人間が何かをそこに持ち込むと、バランスは崩れる。化成肥料や有機肥料、農薬は持ち込まないのはもちろん、川口さんは酵素や微生物資材なども、一切使わない。ただし、田畑でできた野菜のくずや家庭ごみは畑にまく。家庭ごみには魚の骨なども入るが、それは許容範囲。また、草や作物の姿が弱々しく、地力が弱そうなところには、周囲のあぜ草、米ぬかや小麦のふすま、菜種の油かすをまく。いずれも原則は、その田畑で養われる家族が消費する分だけ。土づくりはできるだけ人間が手を出さず、養分過多にならないようにする。

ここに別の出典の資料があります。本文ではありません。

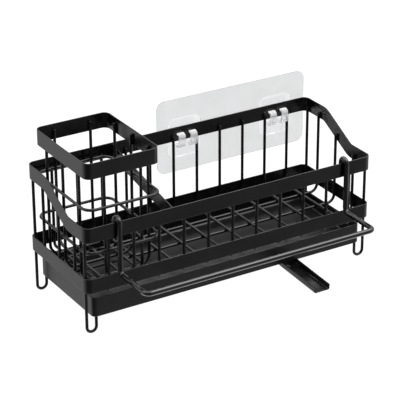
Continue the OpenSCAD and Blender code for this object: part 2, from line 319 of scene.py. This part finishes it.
def coated_steel(name, low, high, gloss, grain, specular=0.5):
    """Powder-coated steel: orange peel, a finer grain, cloudy gloss, and edges lightened partly as wear and
    partly as a painted highlight.
    """
    material, tree, shader = new_material(name)
    peel = noise_node(tree, 900, 2.0)
    fine = noise_node(tree, 3800, 2.0)
    cloud = noise_node(tree, 45, 4.0)
    body = ramp(tree, cloud.outputs["Fac"], low, high)
    # Painted highlight, partly wear: edges found by Pointiness get a lighter base colour
    edge = tree.nodes.new("ShaderNodeNewGeometry")
    edge_wear_and_highlight = spread(tree, edge.outputs["Pointiness"], 0, EDGE_WEAR_AND_HIGHLIGHT, *WORN_HIGHLIT_EDGE)
    mix = tree.nodes.new("ShaderNodeMix")
    mix.data_type = "RGBA"
    mix.inputs["B"].default_value = (high[0] * 3, high[1] * 3, high[2] * 3, 1)
    tree.links.new(edge_wear_and_highlight, mix.inputs["Factor"])
    tree.links.new(body, mix.inputs["A"])
    tree.links.new(mix.outputs["Result"], shader.inputs["Base Color"])
    tree.links.new(spread(tree, cloud.outputs["Fac"], *gloss), shader.inputs["Roughness"])
    shader.inputs["Specular IOR Level"].default_value = specular
    bump(tree, shader, [(peel.outputs["Fac"], grain, 0.00012), (fine.outputs["Fac"], grain, 0.00003)])
    return material


def moulded_plastic(name, low, high, gloss, grain):
    """Black injection-moulded plastic with a fine spark-eroded grain."""
    material, tree, shader = new_material(name)
    cloud = noise_node(tree, 30, 3.0)
    fine = noise_node(tree, 2600, 3.0, 0.7)
    flow = noise_node(tree, 160, 2.0)
    tree.links.new(ramp(tree, cloud.outputs["Fac"], low, high), shader.inputs["Base Color"])
    tree.links.new(spread(tree, flow.outputs["Fac"], *gloss), shader.inputs["Roughness"])
    bump(tree, shader, [(fine.outputs["Fac"], grain, 0.00005), (flow.outputs["Fac"], grain / 2, 0.0002)])
    shader.inputs["IOR"].default_value = 1.5
    return material


def clear_plastic(name, low, high, gloss, ior):
    """Clear plastic sheet or moulding with a faint haze."""
    material, tree, shader = new_material(name)
    haze = noise_node(tree, 60, 4.0)
    ripple = noise_node(tree, 220, 2.0)
    tree.links.new(ramp(tree, haze.outputs["Fac"], low, high), shader.inputs["Base Color"])
    tree.links.new(spread(tree, haze.outputs["Fac"], *gloss), shader.inputs["Roughness"])
    bump(tree, shader, [(ripple.outputs["Fac"], 0.1, 0.0001)])
    shader.inputs["Transmission Weight"].default_value = 1.0
    shader.inputs["IOR"].default_value = ior
    return material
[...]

大切なのは、絶対に土中に埋めないこと。野菜くずなら少し刻んで、米ぬかは油かすや小麦のふすまなどと混ぜて、作物の近くにまく。生ごみが余ったら畑の一角に穴を掘って入れ、雨が入らないよう板をのせるなど工夫し、自然に発酵してからまくとよい。
その三 「草や虫を敵にしない」
さまざまな生物の営みがなくてはならない自然農。草も虫も敵ではなく、欠かすことのできない命の一員だ。草も虫もそこにない養分をつくってくれ、亡骸も次の生命の糧となって、足元を豊かにしてくれる。
たとえば、よく知られているのがマメ科植物の働き。その根には根粒という小さなコブがあり、そこに住んでいる根粒菌という微生物は、空気中のチッソを固定し、アミノ酸や亜硝酸といった養分を宿主である植物に供給している。また、イネ科植物の根は深くまで伸び、地中に酸素を届けてくれる。
とはいえ、わざわざそのような働きを期待し、マメ科やイネ科の草のタネを人間の手でまく必要はない。アルカリ性を好む草、酸性を好む草もあり、自然に任せているとその時期、その場所に相応しい草が生えて、やがて土をバランスよい状態で豊かにしてくれる。いろいろな草が生えることで、生物が活動しやすい環境はつくられる。
ただし、草や虫は「敵」ではないが、川口さんも必要なときにいは幼い作物が負けないように足元の草を抜き、作物が育ってくれば負けないように近くの草を刈り、虫を捕殺することもある。農薬で一掃しようとすると生態系を崩してしまうが、人の手による捕殺や株もとの除草程度なら虫や草が全滅することはなく、バランスが崩れることはない。